We greatly appreciate your thorough review and insightful comments! Your positive remarks on our paper's structure, historical summary, and method effectiveness are encouraging. We value your critical questions and have addressed them in detail below. Thank you for helping us improve our research.

Weakness 1: Regarding linear space

Thanks for the insightful comments. We address this question from three perspectives:

1. Image features extracted from large-scale pre-trained foundation models already exhibit good linear separability. Recent literature [R1,R2,43] shows that applying simple linear classifiers (e.g., linear probing head and k-NN classifier head) on foundation models (DINO, CLIP and SD) achieves impressive performance for discrimination tasks.

2. Our de-bias method has indeed improved the feature discrimination between classes. To validate this, we report quantitative analysis on inter-class and intra-class distances in Table R5 in the attached PDF. Results show our debLoRA:

   • enlarged inter-class distance between tail and head classes. The average cosine distance increased from 0.702 to 0.719, indicating improved separation;
   • reduced intra-class distance for tail classes. The average cosine distance decreased from 0.182 to 0.146, suggesting tighter clustering of tail samples;
   • increased inter-class distance among tail classes. The average cosine distance rose from 0.607 to 0.632, demonstrating better separation among different tail classes.

3. We acknowledge the potential benefits of exploring non-linear de-biased centers. A simple way to achieve a non-linear transformation of the class centers is to apply a few non-linear layers (e.g., MLP) on them (i.e., taking the centers as input into a learnable MLP). The learning of these layers can be realized by either meta-learning or training together with our debLoRA parameters, where the former requires an additional validation set to be built. Both methods cost time in model designing and training. We are still working on them, and will report the results in OpenReview if we obtain any during the discussion period. We are also happy to try other methods of introducing non-linearity to de-biased centers if we receive any suggestions from the reviewers during the discussion.

Question 1: Clarity of Figure 2(a) caption

We apologize for any confusion in Figure 2(a). We want to highlight that:

1. The blue star represents the center of tail training samples (in blue color), but not the center of all samples.
2. The dashed blue triangles represent tail validation samples misclassified as head classes. They demonstrate the model bias towards head classes.

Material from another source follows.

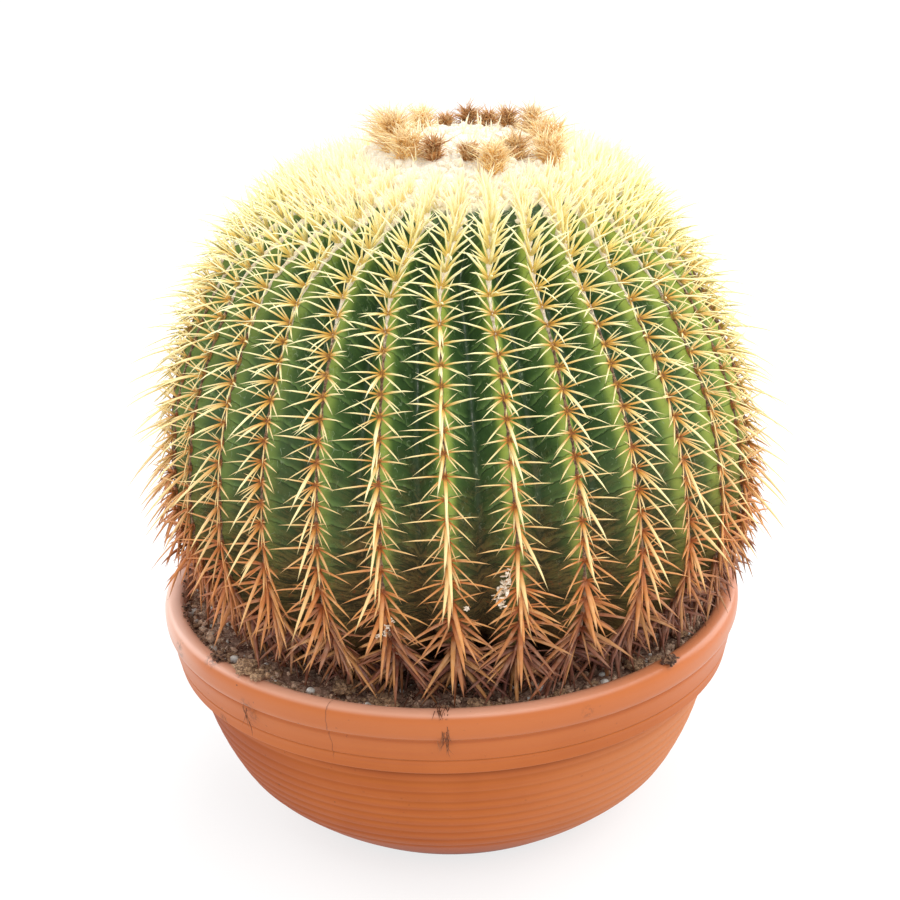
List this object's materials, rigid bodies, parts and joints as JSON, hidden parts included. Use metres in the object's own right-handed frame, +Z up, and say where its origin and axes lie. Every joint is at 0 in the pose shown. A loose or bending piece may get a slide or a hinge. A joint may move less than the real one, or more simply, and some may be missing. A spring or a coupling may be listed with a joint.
{
  "type": "potted golden barrel cactus",
  "caption": "Round ribbed barrel cactus with rows of straw-coloured spines and a woolly crown with dried flowers, in soil in a wide terracotta-coloured bowl.",
  "frame": {"origin": "centre of the bowl's foot, on the surface it stands on", "axes": "+Z up along the bowl's axis; the plant's front faces -Y, and the stem leans a little towards +X"},
  "size_m": [0.432, 0.4314, 0.4786],
  "materials": {
    "terracotta": "satin",
    "potting_soil": "matt, damp",
    "green_skin": "waxy satin",
    "white_wool": "soft matt",
    "spines": "satin",
    "dried_flower": "dry matt",
    "bark": "rough matt",
    "perlite": "rough matt"
  },
  "bodies": {
    "root": {"pot": "terracotta", "soil": "potting_soil", "stem": "green_skin", "crown_wool": "white_wool", "dried_flower_01": "dried_flower", "dried_flower_02": "dried_flower", "dried_flower_03": "dried_flower", "dried_flower_04": "dried_flower", "dried_flower_05": "dried_flower", "dried_flower_06": "dried_flower", "dried_flower_07": "dried_flower", "dried_flower_08": "dried_flower", "dried_flower_09": "dried_flower", "dried_flower_10": "dried_flower", "dried_flower_11": "dried_flower", "dried_flower_12": "dried_flower", "dried_flower_13": "dried_flower", "dried_flower_14": "dried_flower", "dried_flower_15": "dried_flower", "bark_chip_1": "bark", "bark_chip_2": "bark", "bark_chip_3": "bark", "bark_chip_4": "bark", "bark_chip_5": "bark", "bark_chip_6": "bark", "bark_chip_7": "bark", "perlite_1": "perlite", "perlite_2": "perlite", "perlite_3": "perlite", "perlite_4": "perlite", "spine_row_01": "spines", "spine_row_02": "spines", "spine_row_03": "spines", "spine_row_04": "spines", "spine_row_05": "spines", "spine_row_06": "spines", "spine_row_07": "spines", "spine_row_08": "spines", "spine_row_09": "spines", "spine_row_10": "spines", "spine_row_11": "spines", "spine_row_12": "spines", "spine_row_13": "spines", "spine_row_14": "spines", "spine_row_15": "spines", "spine_row_16": "spines", "spine_row_17": "spines", "spine_row_18": "spines", "spine_row_19": "spines", "spine_row_20": "spines", "spine_row_21": "spines", "spine_row_22": "spines", "spine_row_23": "spines", "spine_row_24": "spines", "spine_row_25": "spines", "spine_row_26": "spines", "spine_row_27": "spines", "spine_row_28": "spines", "spine_row_29": "spines", "spine_row_30": "spines"}
  },
  "joints": []
}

We will refine the caption of Figure 2 to avoid any confusion. Please refer to the caption of Figure R1 in the attached PDF for the updated caption.

Question 2: Fully supervised FCOS baseline

Thank you for the suggestion! Please note that the methods (except Zero-Shot) are all fully-supervisedly trained on DOTA datasets with bounding boxes as labels. If we understand the question correctly, the reviewer wanted to check the results without any transfer learning, i.e., the results of training a model from scratch as in the original paper of FCOS [50]. Table R1 in the attached PDF provides such results with two backbone networks: ResNet-101 (used in its original paper) and SD U-Net (used in our submission). SD U-Net is used for fair comparison regarding the amount of network parameters.

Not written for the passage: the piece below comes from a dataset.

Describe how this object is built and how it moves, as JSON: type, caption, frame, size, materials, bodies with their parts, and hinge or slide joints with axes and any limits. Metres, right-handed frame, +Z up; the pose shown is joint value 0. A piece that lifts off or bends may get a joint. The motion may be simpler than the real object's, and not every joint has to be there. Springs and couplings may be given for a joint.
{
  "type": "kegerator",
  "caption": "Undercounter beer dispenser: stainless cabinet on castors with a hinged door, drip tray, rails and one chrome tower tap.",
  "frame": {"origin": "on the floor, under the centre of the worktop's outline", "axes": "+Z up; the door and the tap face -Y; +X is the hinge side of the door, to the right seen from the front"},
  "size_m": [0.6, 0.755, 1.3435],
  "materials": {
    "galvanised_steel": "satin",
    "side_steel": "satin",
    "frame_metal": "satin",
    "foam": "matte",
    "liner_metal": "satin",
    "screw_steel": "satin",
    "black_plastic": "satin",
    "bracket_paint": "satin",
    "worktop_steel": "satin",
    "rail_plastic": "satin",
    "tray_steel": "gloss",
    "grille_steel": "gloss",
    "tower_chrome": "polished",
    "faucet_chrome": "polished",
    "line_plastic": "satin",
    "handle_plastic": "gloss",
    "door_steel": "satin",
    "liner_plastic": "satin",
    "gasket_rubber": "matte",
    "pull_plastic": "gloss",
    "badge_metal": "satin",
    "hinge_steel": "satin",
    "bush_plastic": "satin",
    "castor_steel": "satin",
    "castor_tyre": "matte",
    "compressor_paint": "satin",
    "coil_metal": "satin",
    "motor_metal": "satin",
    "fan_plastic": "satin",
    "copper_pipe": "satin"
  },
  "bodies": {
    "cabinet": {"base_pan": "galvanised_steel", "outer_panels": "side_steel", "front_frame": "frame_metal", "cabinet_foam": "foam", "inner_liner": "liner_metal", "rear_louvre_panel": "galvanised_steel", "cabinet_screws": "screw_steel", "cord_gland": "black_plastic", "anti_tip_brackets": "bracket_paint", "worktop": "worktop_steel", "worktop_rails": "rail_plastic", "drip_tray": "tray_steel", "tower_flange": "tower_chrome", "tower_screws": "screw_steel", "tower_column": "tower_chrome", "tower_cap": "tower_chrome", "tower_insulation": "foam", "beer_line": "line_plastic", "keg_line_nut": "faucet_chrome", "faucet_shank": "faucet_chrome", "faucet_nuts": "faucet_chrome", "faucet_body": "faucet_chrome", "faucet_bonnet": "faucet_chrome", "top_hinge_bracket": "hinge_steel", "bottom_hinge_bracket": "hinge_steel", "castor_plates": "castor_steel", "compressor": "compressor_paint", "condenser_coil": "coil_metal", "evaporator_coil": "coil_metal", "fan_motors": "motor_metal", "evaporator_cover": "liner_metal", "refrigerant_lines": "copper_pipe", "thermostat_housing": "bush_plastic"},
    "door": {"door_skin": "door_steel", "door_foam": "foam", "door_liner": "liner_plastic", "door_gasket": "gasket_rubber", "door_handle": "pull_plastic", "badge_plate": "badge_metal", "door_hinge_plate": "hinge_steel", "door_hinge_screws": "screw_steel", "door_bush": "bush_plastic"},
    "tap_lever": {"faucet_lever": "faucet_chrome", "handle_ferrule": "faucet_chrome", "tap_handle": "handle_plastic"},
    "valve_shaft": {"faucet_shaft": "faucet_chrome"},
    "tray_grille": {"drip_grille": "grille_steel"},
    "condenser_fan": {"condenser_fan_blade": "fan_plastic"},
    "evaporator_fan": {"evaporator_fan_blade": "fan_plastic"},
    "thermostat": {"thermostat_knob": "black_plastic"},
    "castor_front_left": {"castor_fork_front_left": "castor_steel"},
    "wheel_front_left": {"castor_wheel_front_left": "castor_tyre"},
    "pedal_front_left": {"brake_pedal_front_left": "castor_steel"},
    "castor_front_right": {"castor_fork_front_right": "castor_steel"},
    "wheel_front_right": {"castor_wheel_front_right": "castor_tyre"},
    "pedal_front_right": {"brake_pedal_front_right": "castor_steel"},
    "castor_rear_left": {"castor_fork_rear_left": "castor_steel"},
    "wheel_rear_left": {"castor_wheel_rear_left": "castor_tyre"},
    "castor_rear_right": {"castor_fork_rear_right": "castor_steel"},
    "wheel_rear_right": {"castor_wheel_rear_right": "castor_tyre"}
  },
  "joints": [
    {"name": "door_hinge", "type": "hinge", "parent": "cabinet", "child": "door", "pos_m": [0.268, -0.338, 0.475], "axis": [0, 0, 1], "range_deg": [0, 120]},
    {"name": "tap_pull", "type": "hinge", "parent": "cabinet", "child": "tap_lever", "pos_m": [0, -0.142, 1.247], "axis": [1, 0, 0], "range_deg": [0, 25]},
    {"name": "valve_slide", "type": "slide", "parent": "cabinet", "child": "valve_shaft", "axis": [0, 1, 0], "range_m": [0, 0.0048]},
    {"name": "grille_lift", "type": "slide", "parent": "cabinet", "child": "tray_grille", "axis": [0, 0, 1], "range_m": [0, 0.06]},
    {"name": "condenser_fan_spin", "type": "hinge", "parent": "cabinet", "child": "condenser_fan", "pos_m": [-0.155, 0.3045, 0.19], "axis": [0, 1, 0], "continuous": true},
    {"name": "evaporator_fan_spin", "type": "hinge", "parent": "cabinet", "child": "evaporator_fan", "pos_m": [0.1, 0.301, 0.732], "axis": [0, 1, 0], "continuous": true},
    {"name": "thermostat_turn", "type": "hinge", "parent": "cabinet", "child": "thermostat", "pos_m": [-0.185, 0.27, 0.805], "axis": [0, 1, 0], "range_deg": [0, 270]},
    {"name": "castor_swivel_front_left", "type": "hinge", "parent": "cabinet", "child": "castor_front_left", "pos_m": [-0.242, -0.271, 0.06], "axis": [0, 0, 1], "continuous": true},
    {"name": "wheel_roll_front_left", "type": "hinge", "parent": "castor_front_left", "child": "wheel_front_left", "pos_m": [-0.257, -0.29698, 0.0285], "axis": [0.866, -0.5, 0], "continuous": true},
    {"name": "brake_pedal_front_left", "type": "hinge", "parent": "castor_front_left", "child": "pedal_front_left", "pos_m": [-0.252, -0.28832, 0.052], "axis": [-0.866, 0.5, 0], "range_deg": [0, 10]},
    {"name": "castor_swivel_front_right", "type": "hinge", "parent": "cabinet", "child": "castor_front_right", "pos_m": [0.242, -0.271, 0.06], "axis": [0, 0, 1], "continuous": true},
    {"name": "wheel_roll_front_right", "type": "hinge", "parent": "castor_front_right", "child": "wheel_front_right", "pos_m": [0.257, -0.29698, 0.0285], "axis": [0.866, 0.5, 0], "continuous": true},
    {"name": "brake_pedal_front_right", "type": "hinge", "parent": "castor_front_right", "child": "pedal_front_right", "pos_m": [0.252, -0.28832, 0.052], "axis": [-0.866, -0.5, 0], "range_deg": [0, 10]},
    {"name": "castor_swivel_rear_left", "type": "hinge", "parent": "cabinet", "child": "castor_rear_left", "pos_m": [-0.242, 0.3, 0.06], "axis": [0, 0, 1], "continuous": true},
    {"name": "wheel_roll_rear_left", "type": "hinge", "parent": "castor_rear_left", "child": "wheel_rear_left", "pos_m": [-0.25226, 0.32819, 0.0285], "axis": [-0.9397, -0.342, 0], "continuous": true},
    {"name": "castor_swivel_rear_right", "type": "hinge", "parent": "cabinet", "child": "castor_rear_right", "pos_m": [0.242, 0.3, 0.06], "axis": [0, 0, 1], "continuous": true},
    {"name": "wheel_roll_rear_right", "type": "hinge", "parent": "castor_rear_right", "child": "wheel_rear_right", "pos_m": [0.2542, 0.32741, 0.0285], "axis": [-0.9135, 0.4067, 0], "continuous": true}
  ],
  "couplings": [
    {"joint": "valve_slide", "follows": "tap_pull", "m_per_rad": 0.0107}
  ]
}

We can observe from this table that From-Scratch underperforms transfer learning approaches (Fine-Tune, LoRA, and debLoRA), especially on tail classes, and shows a larger performance gap between head and tail classes. For example, comparing rows 2 and 4, we see that it is lower than the basic Fine-Tune method by 0.2, 0.7, and 1.5 percentage points of mAP for head, middle, and tail classes, respectively. Moreover, the head-tail gap for From-Scratch (row 2) is as high as 13.3 percentage points, while for Fine-Tune, LoRA, and debLoRA, the gaps are 12, 11, and 6.2 percentage points, respectively (please note that the lower is better). This phenomenon occurs because transfer learning can leverage the robust representation of a pre-trained model (learned on large-scale datasets), while the From-Scratch model is trained with only the long-tailed training data of a small dataset (please note that here the "small" is a relative concept, compared to the large-scale pre-training datasets such as LAION-5B).

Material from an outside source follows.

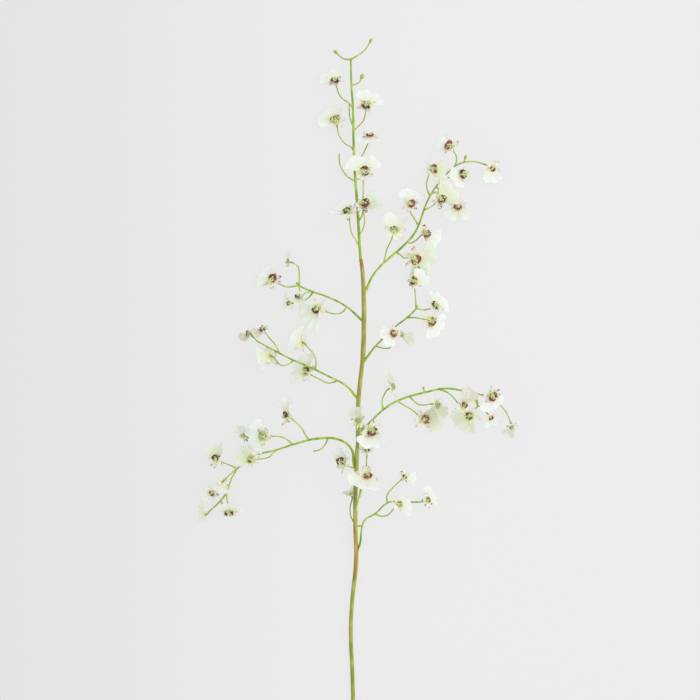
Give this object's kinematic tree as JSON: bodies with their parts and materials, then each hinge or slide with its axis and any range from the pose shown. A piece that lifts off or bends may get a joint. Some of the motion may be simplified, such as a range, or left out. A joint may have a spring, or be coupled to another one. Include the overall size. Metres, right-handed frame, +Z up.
{
  "type": "orchid flower spike",
  "caption": "Cut spray of dancing-lady orchid lying on its back: a stem with side branches and small white blossoms, for a vase, a table or a set.",
  "frame": {"origin": "middle of the spray's outline in X and Y, at the height of the table that it lies on", "axes": "+Y along the stem from the cut end to the tip, +X to the right of the spray, +Z up from the table"},
  "size_m": [0.4152, 0.9712, 0.051],
  "materials": {
    "stem": "satin olive green, browner at the joints",
    "branch": "satin yellow green",
    "petal": "matt cream white, thin enough to let light through",
    "crest": "matt burgundy"
  },
  "bodies": {
    "root": {"blossom_01": "petal", "blossom_02": "petal", "blossom_03": "petal", "blossom_04": "petal", "blossom_05": "petal", "blossom_06": "petal", "blossom_07": "petal", "blossom_08": "petal", "blossom_09": "petal", "blossom_10": "petal", "blossom_11": "petal", "blossom_12": "petal", "blossom_13": "petal", "blossom_14": "petal", "blossom_15": "petal", "blossom_16": "petal", "blossom_17": "petal", "blossom_18": "petal", "blossom_19": "petal", "blossom_20": "petal", "blossom_21": "petal", "blossom_22": "petal", "blossom_23": "petal", "blossom_24": "petal", "blossom_25": "petal", "blossom_27": "petal", "blossom_28": "petal", "blossom_29": "petal", "blossom_30": "petal", "blossom_31": "petal", "blossom_32": "petal", "blossom_33": "petal", "blossom_34": "petal", "blossom_36": "petal", "blossom_37": "petal", "blossom_39": "petal", "blossom_41": "petal", "blossom_42": "petal", "blossom_43": "petal", "blossom_44": "petal", "blossom_45": "petal", "blossom_46": "petal", "blossom_47": "petal", "blossom_49": "petal", "blossom_50": "petal", "blossom_51": "petal", "blossom_53": "petal", "blossom_54": "petal", "blossom_56": "petal", "blossom_57": "petal", "blossom_58": "petal", "left_branch_1": "branch", "left_branch_2": "branch", "left_branch_3": "branch", "main_stem": "stem", "right_branch_1": "branch", "right_branch_2": "branch", "right_branch_3": "branch", "right_branch_4": "branch", "tip_stem": "branch"}
  },
  "joints": []
}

Question 3: Results from [7, 15]

First, for SatMAE [7], we have reported SatMAE results in Table 4 of the main paper on the "SatMAE → FUSRS" columns.

Second, SkySense [15] results are not directly comparable to ours because they did not benchmark their method on long-tailed settings. Besides, we cannot implement their methods in our setting because their pre-trained model is not open-sourced yet. If their model becomes available during the revision period of NeurIPS'24, we will gladly include it in our final paper.

As requested by other reviewers, we evaluated our method on more general long-tailed datasets (see Tables R2 and R4). On Places365-LT and iNaturalist 2018, debLoRA consistently outperforms LoRA, especially for tail classes (gains of 4.3% and 7.2%). On fMoW-S2, debLoRA achieves the best overall (46.8%) and tail class (41.2%) accuracy, surpassing ResLT by 0.3% and 2.6%. Kindly refer to our response to reviewer bDAb (weakness 2 & 8 & 10) for detailed analysis.

References

[R1] M. Raghu et al., "Do vision transformers see like convolutional neural networks?," Advances in neural information processing systems, vol. 34, pp. 12116–12128, 2021.

[R2] M. Caron et al., "Emerging properties in self-supervised vision transformers," in Proceedings of the IEEE/CVF international conference on computer vision, 2021, pp. 9650–9660.